The idea of self efficacy and growth mindset ...has a lot to do with grading and instructional practices. If what we do as a teacher is say to kids, “What we're trying to learn is a really hard thing to do. It's going to take a lot of work and practice to get there and I know you're not there now, so we're going to bring in models of what a good example of this done well would look like.  You're going to practice and practice and I'm going to give you feedback on what you're doing. I'm not going to grade until you can do it well, once you've gotten to the point where you've demonstrated you can really do this -- whether it’s writing an essay, a particular kind of math problem or whether it's creating some final presentation. You're just going to keep working on it until it is a high quality product. Then give kids time to work, be wrong, then try again -- really working on some kind of meaningful product is how you build self efficacy, which is how you build growth mindset.
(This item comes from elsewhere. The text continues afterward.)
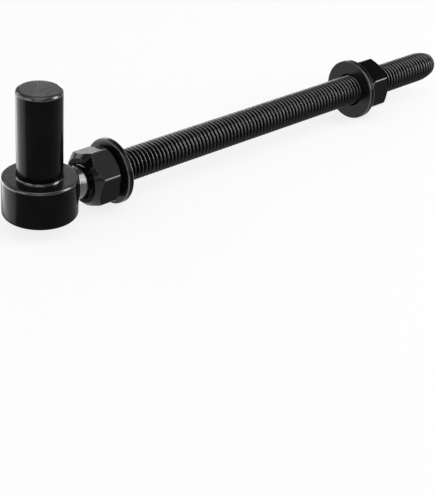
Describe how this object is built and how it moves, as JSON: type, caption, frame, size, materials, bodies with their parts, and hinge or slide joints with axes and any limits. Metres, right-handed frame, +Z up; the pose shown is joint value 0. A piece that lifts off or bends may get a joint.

I'll contrast that with, I'm going to teach you unit 1, page 1 through 10 today: we're going to read through it, you're going to do the questions at the end.  Then may or may not review it, but we’re going to move on to the next thing and then 10 days from now we're going to test on all of it. Then we have to move on to something else because we have this content coverage stuff that we have to move through. So kids don't feel like ‘I can succeed at this’ because if they don't get it right away, there really isn’t another opportunity to get it. Also it sends the message to kids that either it’s [the content] not that important that you get it, because I know you failed at this or you got a C on the test, but that doesn’t matter b/c what’s more important is that we move on to the next thing. So that sends the message that 1) we know that it’s not that important that you learn this or 2) we don't really mind if you can learn it any better than that anyway. It really undermines that notion that kids “I can succeed. My hard work is going to pay off.”